No, I'm suggesting that Apple should open up their platforms and allow people who have bought iPhones and iPads to run software of their own choosing on them; I'm sure someone would port Python fairly quickly.
> The simple answer would be 'because Python is not a language that is used in client-side scripting anywhere on the web'.
That's factually inaccurate; I personally have written code in Python that acts as a web client. As have some of my friends.
> No other browser supports it, and even if they did it wouldn't be widely used.
You seem to be under the misapprehension that client-side web programming must involve running inside a graphical web browser. This is not the case. Ever heard of wget? Or scraping?
> Python is used to send or receive documents over HTTP, so therefore I should be able to write a web app in Python to run on the iPhone? It doesn't make sense.
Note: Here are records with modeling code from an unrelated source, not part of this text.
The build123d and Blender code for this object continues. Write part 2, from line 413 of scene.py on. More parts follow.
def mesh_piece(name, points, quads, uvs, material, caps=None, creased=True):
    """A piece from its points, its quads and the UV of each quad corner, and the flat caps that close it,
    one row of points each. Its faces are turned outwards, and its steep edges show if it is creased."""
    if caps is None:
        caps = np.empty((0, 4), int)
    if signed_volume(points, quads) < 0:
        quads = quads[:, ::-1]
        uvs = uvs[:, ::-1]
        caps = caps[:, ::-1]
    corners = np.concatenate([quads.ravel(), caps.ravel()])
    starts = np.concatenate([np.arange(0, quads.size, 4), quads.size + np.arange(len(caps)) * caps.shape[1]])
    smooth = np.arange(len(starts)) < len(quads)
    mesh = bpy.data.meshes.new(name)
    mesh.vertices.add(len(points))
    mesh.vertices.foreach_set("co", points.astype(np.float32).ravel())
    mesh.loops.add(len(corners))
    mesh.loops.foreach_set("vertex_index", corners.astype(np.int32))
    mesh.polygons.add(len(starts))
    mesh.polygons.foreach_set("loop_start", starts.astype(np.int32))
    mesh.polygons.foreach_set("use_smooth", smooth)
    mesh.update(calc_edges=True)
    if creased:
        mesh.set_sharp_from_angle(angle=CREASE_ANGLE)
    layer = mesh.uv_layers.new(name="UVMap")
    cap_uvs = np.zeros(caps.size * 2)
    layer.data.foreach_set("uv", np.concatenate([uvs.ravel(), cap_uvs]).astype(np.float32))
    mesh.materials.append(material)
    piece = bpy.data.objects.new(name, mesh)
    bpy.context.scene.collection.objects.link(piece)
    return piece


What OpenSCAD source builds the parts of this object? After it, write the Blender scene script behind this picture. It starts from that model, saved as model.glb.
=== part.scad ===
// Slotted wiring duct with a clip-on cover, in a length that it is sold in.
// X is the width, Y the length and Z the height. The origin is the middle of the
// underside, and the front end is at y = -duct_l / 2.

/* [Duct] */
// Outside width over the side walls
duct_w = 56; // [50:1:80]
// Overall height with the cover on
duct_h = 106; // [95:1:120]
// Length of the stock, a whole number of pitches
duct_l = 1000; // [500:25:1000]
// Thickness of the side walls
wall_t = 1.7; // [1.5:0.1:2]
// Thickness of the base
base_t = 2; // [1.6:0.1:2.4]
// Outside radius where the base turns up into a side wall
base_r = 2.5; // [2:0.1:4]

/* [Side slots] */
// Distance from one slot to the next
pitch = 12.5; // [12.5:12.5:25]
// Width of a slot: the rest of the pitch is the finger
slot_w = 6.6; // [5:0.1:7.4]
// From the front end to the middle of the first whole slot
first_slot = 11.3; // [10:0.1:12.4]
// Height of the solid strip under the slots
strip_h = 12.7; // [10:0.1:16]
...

Yes it does. For example, I might want to write a program to cache certain web pages so I can read them even if I'm in an area with poor wifi and 3G access. And I might want to write that program in Python.
Ummm... you can. If you write 'web software' in Python, all an iPhone/iPad user needs in order to use it is the URL. Both devices have a best-in-class web browser that would be more than capable of running your web software well.
Also, check this out:
http://cl.ly/k0t
Apple is putting effort into make web apps first-class citizens on their devices.
"We only want to support open standards" does not imply "we want to support all open standards."
If you have to make significant changes to the UI portion of your application, why not thrown the entire thing out and start from scratch with an extremely new (less mature) technology stack that you're probably complete unfamiliar with.
I believe Netscape got similar advice in the nineties.